NOTE: Thanks to Stephen Robinson for the following correction to the information above: “I’m afraid you’ve got the wrong address for the YMCA at which Langston Hughes would have stayed. From 1919-1933, the YMCA was located across the street from the current building, at 181 West 135th Street. You can see the footprint of this building on the 1930 map we use on our site Digital Harlem: Everyday Life, 1915-1930 , and find more information about it by doing a search for Places, location type=YMCA.

634 St. Nicholas Avenue — Although Langston would rent out a studio in 1938 down the street at 66 St. Nicholas Avenue, he frequently stayed at this address in the Sugar Hill area of Harlem, the home of his friends Toy and Emerson Harper. (He referred to them as ‘aunt’ and ‘uncle’.) Hughes later moved with the couple to another address…

20 East 127th Street For 20 years, Hughes worked out of the top floor, by now an international phenomenon. He was residing here (his own ‘ivory tower’) when he died in 1967. The house was up for sale for most of the year, but was finally sold in December in a Sotheby’s auction.

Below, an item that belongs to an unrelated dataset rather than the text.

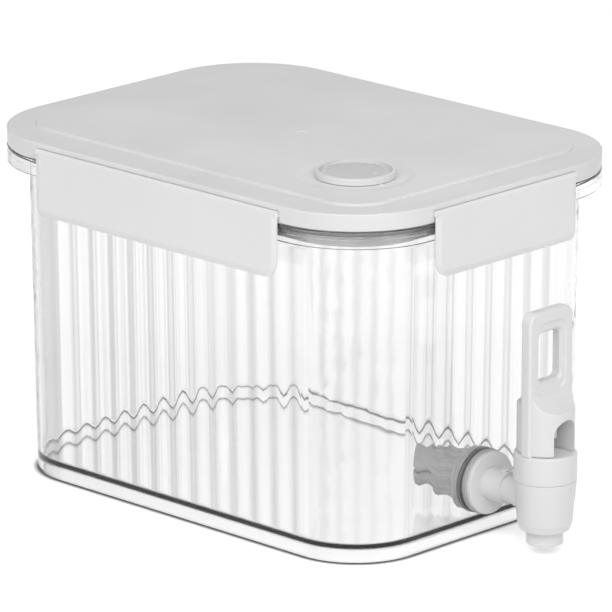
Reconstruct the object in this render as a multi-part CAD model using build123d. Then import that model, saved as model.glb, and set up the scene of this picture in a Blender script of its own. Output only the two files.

 515 Malcolm X Boulevard (at W. 135th Street) — The Schomburg Center for Research in Black Culture, a branch of the New York Public Library, is Hughes’ final resting place. His ashes are contained underneath the foyer floor, beneath an inscription: “My soul has grown deep like the rivers.” But the library always had a long association with Hughes. His ‘poetry-play’ ‘Don’t You Want To Be Free‘ played to sold-out crowds in the basement of the library in 1938. The play co-starred Robert Earl Jones, the father of James Earl Jones.

You can find a far more in-depth walking tour of 1920s Harlem here.

 *Another African-American cultural icon, George Washington Carver, was born in the town of Diamond, Mo., fifteen minutes southeast of Joplin. If you’re ever swinging through that area of the world, the George Washington Carver National Monument, where his home was located, is worth a stop.